There are many more examples available, but the above images depict commitment of advertising space to smart speakers and smart displays and show confidence about the drawing power of the product categories. This is true in spite of the fact that the leading smart speaker device makers, Amazon and Google, tend to have the same deals listed on their own websites. Consumers can get these discounts online with free shipping, but retailers believe the deals can still lure shoppers to the stores on their biggest sales weekend of the year.
Consumer Demand Offers a Strong Signal of Interest
Retailer confidence is likely founded on several data points. First, they can see what is selling in their stores outside of holiday shopping. Second, they can see what their competitors are doing and are loathe to cede a hot product category that might mean missing out on shopper foot traffic.
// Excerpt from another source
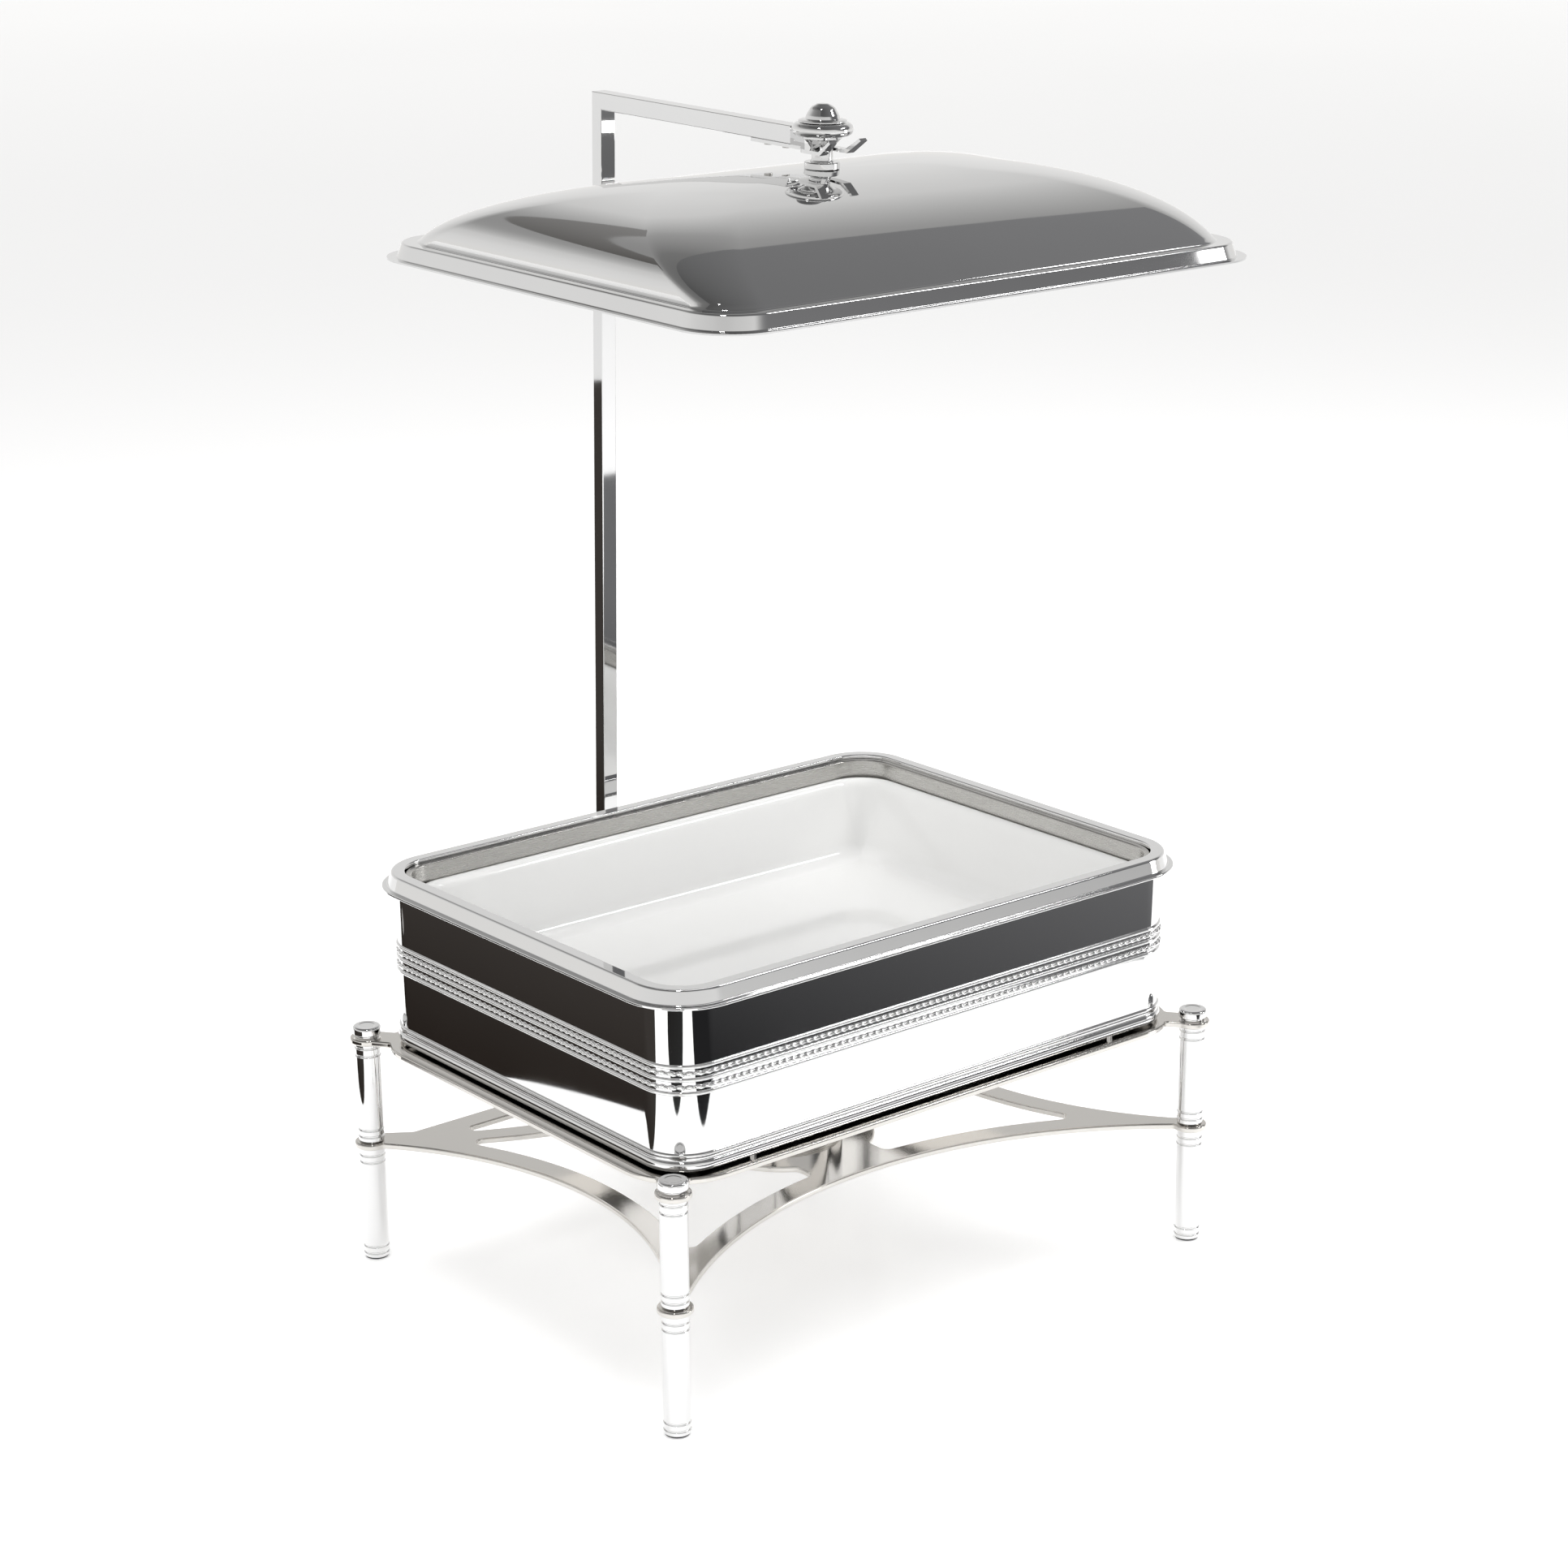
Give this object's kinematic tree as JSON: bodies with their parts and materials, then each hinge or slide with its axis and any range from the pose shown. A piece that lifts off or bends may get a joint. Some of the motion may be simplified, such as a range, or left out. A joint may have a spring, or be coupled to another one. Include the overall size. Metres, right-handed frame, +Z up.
{
  "type": "electric buffet server",
  "caption": "Polished electric buffet server: four-legged stand, heated rectangular tub with a white porcelain pan, and a domed lid hung by its knob from a rear post.",
  "frame": {"origin": "on the floor, midway between the four feet", "axes": "+Z up, +X along the long side to the right, +Y to the back where the lid's post stands"},
  "size_m": [0.526, 0.4948, 0.8779],
  "materials": {
    "chrome": "polished mirror plate",
    "warm_plate": "polished plate, slightly warm",
    "satin_steel": "satin",
    "steel_fasteners": "machined",
    "porcelain": "gloss glaze",
    "dark_rubber": "matt",
    "black_plastic": "fine texture",
    "hot_plate": "machined, heat darkened",
    "insulation": "matt",
    "amber_lens": "clear amber",
    "brass_pins": "plated"
  },
  "bodies": {
    "stand": {"leg_upper_fl": "chrome", "leg_upper_fr": "chrome", "leg_upper_bl": "chrome", "leg_upper_br": "chrome", "leg_lower_fl": "chrome", "leg_lower_fr": "chrome", "leg_lower_bl": "chrome", "leg_lower_br": "chrome", "leg_caps": "chrome", "tub_shell": "chrome", "rim_frame": "chrome", "base_moulding": "chrome", "band_beads": "chrome", "rope_bead_upper": "chrome", "rope_bead_lower": "chrome", "tub_feet": "chrome", "upper_socket": "chrome", "lower_socket": "chrome", "heater_drum": "chrome", "heater_bezel": "chrome", "tub_plate": "warm_plate", "lower_shelf": "warm_plate", "heater_base": "satin_steel", "control_box": "satin_steel", "tub_spacers": "satin_steel", "tie_rods": "steel_fasteners", "tub_bolts": "steel_fasteners", "tub_nuts": "steel_fasteners", "heater_screws": "steel_fasteners", "socket_screws": "steel_fasteners", "heating_element": "steel_fasteners", "foot_pads": "dark_rubber", "thermostat": "black_plastic", "switch_bezel": "black_plastic", "power_inlet": "black_plastic", "thermal_cutout": "black_plastic", "heating_plate": "hot_plate", "insulation_disc": "insulation", "terminal_block": "insulation", "power_lamp": "amber_lens", "inlet_pins": "brass_pins"},
    "water_pan": {"water_pan": "satin_steel"},
    "food_pan": {"food_pan": "porcelain"},
    "holder": {"post_bar": "chrome", "arm_bar": "chrome", "fork_hook": "chrome", "hook_screws": "steel_fasteners"},
    "thumb_screw": {"thumb_screw": "chrome"},
    "knob": {"knob_neck": "chrome", "knob_grip": "chrome", "knob_finial": "chrome", "knob_collar": "chrome", "knob_spindle": "steel_fasteners", "spindle_nut": "steel_fasteners"},
    "lid": {"lid_shell": "chrome", "lid_washer": "steel_fasteners"},
    "thermostat_dial": {"thermostat_dial": "black_plastic"},
    "rocker_switch": {"rocker_switch": "black_plastic"}
  },
  "joints": [
    {"name": "water_pan_lift", "type": "slide", "parent": "stand", "child": "water_pan", "axis": [0, 0, 1], "range_m": [0, 0.14]},
    {"name": "food_pan_lift", "type": "slide", "parent": "water_pan", "child": "food_pan", "axis": [0, 0, 1], "range_m": [0, 0.12]},
    {"name": "holder_lift", "type": "slide", "parent": "stand", "child": "holder", "axis": [0, -0.0312, 0.9995], "range_m": [0, 0.125]},
    {"name": "lid_unhook", "type": "slide", "parent": "holder", "child": "knob", "axis": [0, -0.9857, 0.1687], "range_m": [0, 0.06]},
    {"name": "lid_turn", "type": "hinge", "parent": "knob", "child": "lid", "pos_m": [0, -0.05258, 0.83179], "axis": [0, -0.0312, 0.9995], "range_deg": [-30, 30]},
    {"name": "thumb_screw_turn", "type": "hinge", "parent": "stand", "child": "thumb_screw", "pos_m": [0, 0.23777, 0.19755], "axis": [0, 0.9995, 0.0312], "range_deg": [0, 720]},
    {"name": "thermostat_turn", "type": "hinge", "parent": "stand", "child": "thermostat_dial", "pos_m": [0.012, 0.076, 0.143], "axis": [0, 1, 0], "range_deg": [0, 270]},
    {"name": "rocker_press", "type": "hinge", "parent": "stand", "child": "rocker_switch", "pos_m": [-0.016, 0.071, 0.146], "axis": [1, 0, 0], "range_deg": [0, 16]}
  ]
}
Third, there are not a lot of other obvious new product categories to focus consumer attention. Finally, market data show continued strong consumer demand.
Canalys data for Q3 2018 reported global smart speaker sales of 19.7 million. That figure was roughly the same as Q4 2017, more than double Q3 2017 and 17% higher than Q2 2018. Canalys estimates that 45 million devices have been sold thus far in 2018 and another 30 million will be purchased in Q4. The key question is whether the category will slow down as we move from early adopters to mainstream consumers as the primary device buyers. So far, demand has remained robust.
Third-Party Smart Speakers Get the Biggest Discounts
It is clear that Amazon and Google smart speakers are selling well, but the popularity of third-party smart speakers is less clear. Amazon and Google dominate global smart speaker sales as per Canalys and Voicebot data. Third-party smart speakers command 11.3% of the U.S. installed user base and were responsible for 17.4% of Q3 unit sales. However, most of that is outside the United States and Western Europe where Amazon and Google are strongest.
In addition, many third-party smart speaker makers appear determined to sell off existing inventory. The Harman Kardon Invoke with Cortana on board debuted last year at $199 and is currently selling for less than $50. The Insignia smart speaker clock radio with Google Assistant was originally listed at $150 and is now just $30. JBL’s Link 20 and Link 300 are both 50% off at $100 and $125 respectively. The third-party model that is showing the least amount of discounting is Sonos One with Amazon Alexa. Amazon and Google are discounting as well, sometimes as much as 50%. However, we know that their sales unit volume is strong and that they have other ways to generate income from smart speakers beyond device sales. The companies that are trying to capture revenue from smart speaker device sales appear to be struggling.
Will Smart Displays Follow Similar Trends?
A key outstanding question is whether smart displays will demonstrate sales trends similar to smart speakers and offer the industry an added boost. Last year, there were only two models available, both from Amazon. U.S. Consumers in 2018 have at least eight devices from five different manufacturers to choose from with one more on the way. Voicebot found in May that only about 6% of smart speaker owners had purchased a smart display. Now that there are more choices, the question will be whether the new device segment will start to grow. It is likely to turn out to be a niche segment for certain use cases and contexts while smart speakers and TVs with voice assistant access command a much higher percentage of voice interactive device sales and usage.
What Have We Learned About Pricing?
One thing we have learned about pricing is that discounts matter. The largest sales volumes happen when the discounts are prevalent such as on Prime Day and Black Friday. We also can conclude that the sub $30 smart speaker price point is now a solid discounting level. This was tested heavily in 2017 and it is back in 2018 because retailers and device makers know it works in the value segment of the market.
The premium smart speaker segment is another matter. List pricing ranges from around $200 – $2,000 with most devices falling in the $250 – $400 range. Discounts tend to range from 20% to 50% but often land on the $50 or $100 increment. The market data from this segment in 2017 was limited so 2018 remains a year of experimentation on what will drive consumer demand.
Finally, smart displays now have list prices ranging from $150 – $400. Discounts have brought these down to as low as $100 in three instances, but the majority of devices maintain a $179+ threshold. Retailers and device makers aside from Amazon still have little understanding of the consumer price dynamics for this category so expect to see a lot more fluctuation over the next year.